We have an xmpp connection server that connects sockets to GCM XMPP endpoints and starts sending notifications.
One thing We've noticed is upon sending a semi-large notification (say to as little as a 1000 devices), the sockets keep getting suddenly disconnected receiving the following error message:
Client disconnected socket=b913-512-904dc69, code=EPIPE, errno=EPIPE, syscall=write
For example, this is the log of the live server when starting to send a notification to different registration IDS.
- info: Sent downstream message msgId=P#c1uq... socketId=512
- info: Sent downstream message msgId=P#c3tE... socketId=512
- info: Sent downstream message msgId=P#c1TF... socketId=512
- info: Sent downstream message msgId=P#c3sy... socketId=512
- info: Sent downstream message msgId=P#c41N... socketId=512
...
- info: Sent downstream message msgId=P#cJbr... socketId=512
- info: Sent downstream message msgId=P#cJXO... socketId=512
info: Client disconnected socket=b913-512-904dc69, code=EPIPE, errno=EPIPE, syscall=write
This keeps happening all the time and everywhere in our system and is making service QA pretty difficult.
Another thing that we've noticed is that sometimes when calling socket.send(stanza)
, the value false
is returned, even when the socket is definitely connected.
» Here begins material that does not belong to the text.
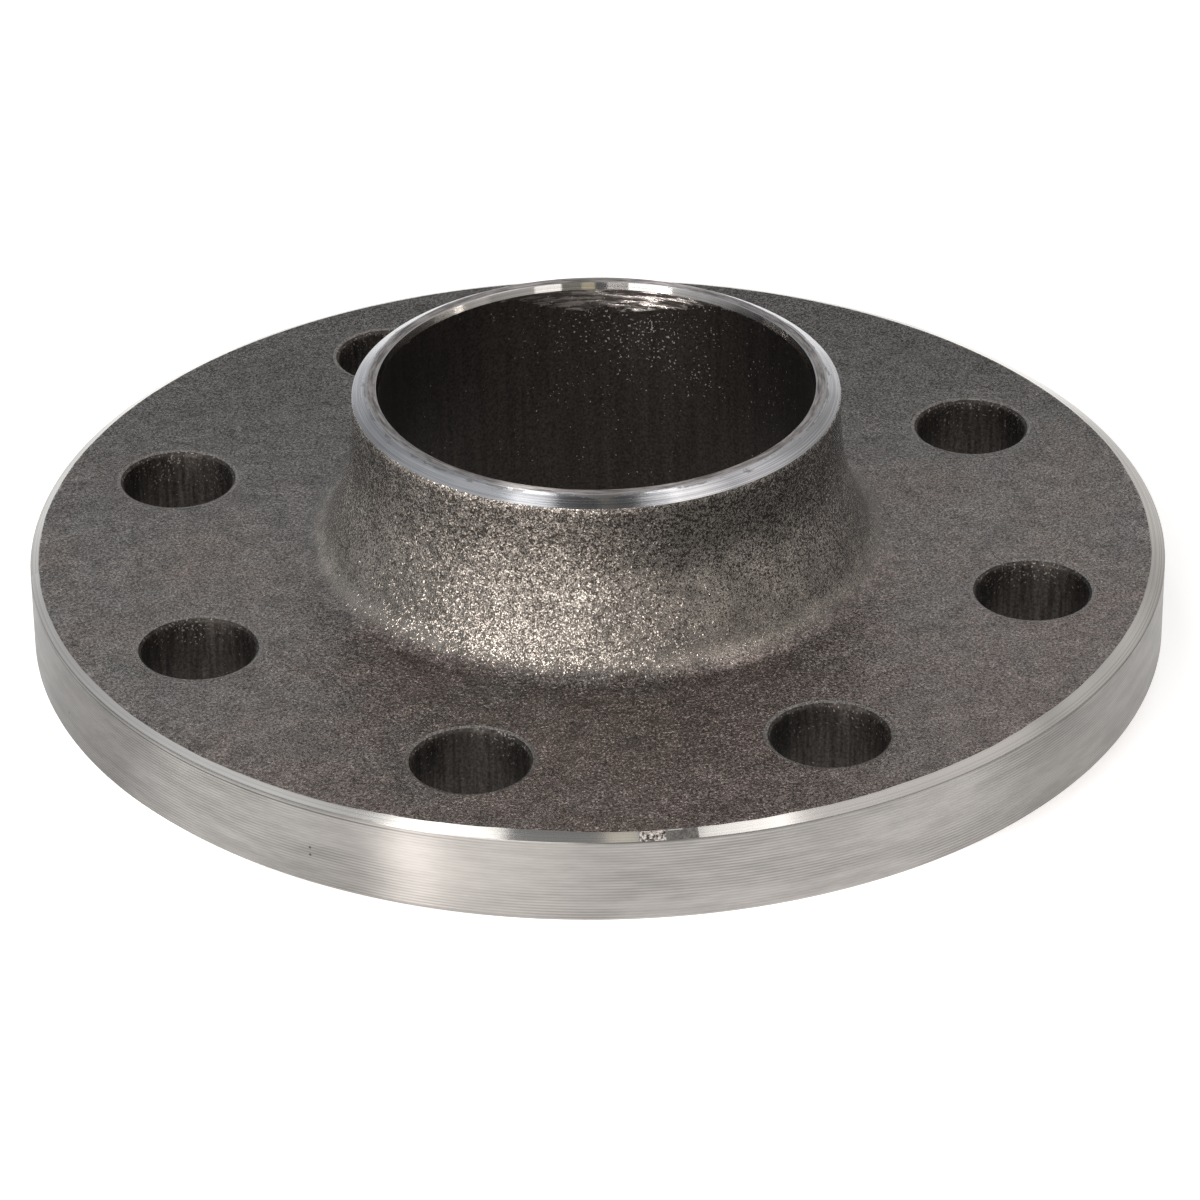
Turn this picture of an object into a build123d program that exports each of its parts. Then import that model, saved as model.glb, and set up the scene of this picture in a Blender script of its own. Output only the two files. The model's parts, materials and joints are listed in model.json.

This one is even worse since we have to do re-queueing of the messages and it's really resource heavy when sending millions of messages. This will be explained below.
Additional Information:
From the 1st message to the 84th (where disconnection happens), less than a 100 milliseconds have passed.
We have about 52 sockets open for this JID/PASSWORD (senderId,Api_key in GCM's terms), on 3 different servers. All keep disconnecting now and then when a large notification send task comes along (say to 10000 recipients).
- Sockets successfully re-connect, but they're disconnected for several seconds and this reduces efficiency and reliability of our system.
How the connection is setup:
const xmpp = require('node-xmpp-client');
let socket = new xmpp.Client({
port: 5235,
host: 'gcm-xmpp.googleapis.com',
legacySSL: true,
preferredSaslMechanism: 'PLAIN',
reconnect: true,
jid: $JID,
password: $PASSWORD
});
socket.connection.socket.setTimeout(0);
socket.connection.socket.setKeepAlive(true, 10000);
socket.on('stanza', (stanza) => handleStanza(stanza));
...
Acks are sent for every upstream message received.
But one thing we see is that the following returns false sometimes when sending downstream messages, "even when the socket is connected".
// This returns false many times! even when the socket.connection.connected === true!
socket.send(xmppStanza)
If this happens, we queue the ack message to be retried later but keep sending messages to the gcm.
Why does socket.send
return false sometimes? (This obviously is not an error like EPIPE or whatever, it's just a false, meaning flushing the socket was unsuccessful, maybe the socket becomes un-writeable even-though it's connected ?).
If acks are delayed, will GCM close the connection with the delayed acks or will it just stop sending upstreams?
(AFAIK, it'll just stop sending upstreams, so maybe this has nothing to do with the connections being closed (EPIPEs)?)
I'd be really grateful if anyone could shed some light on this behavior.
Thanks !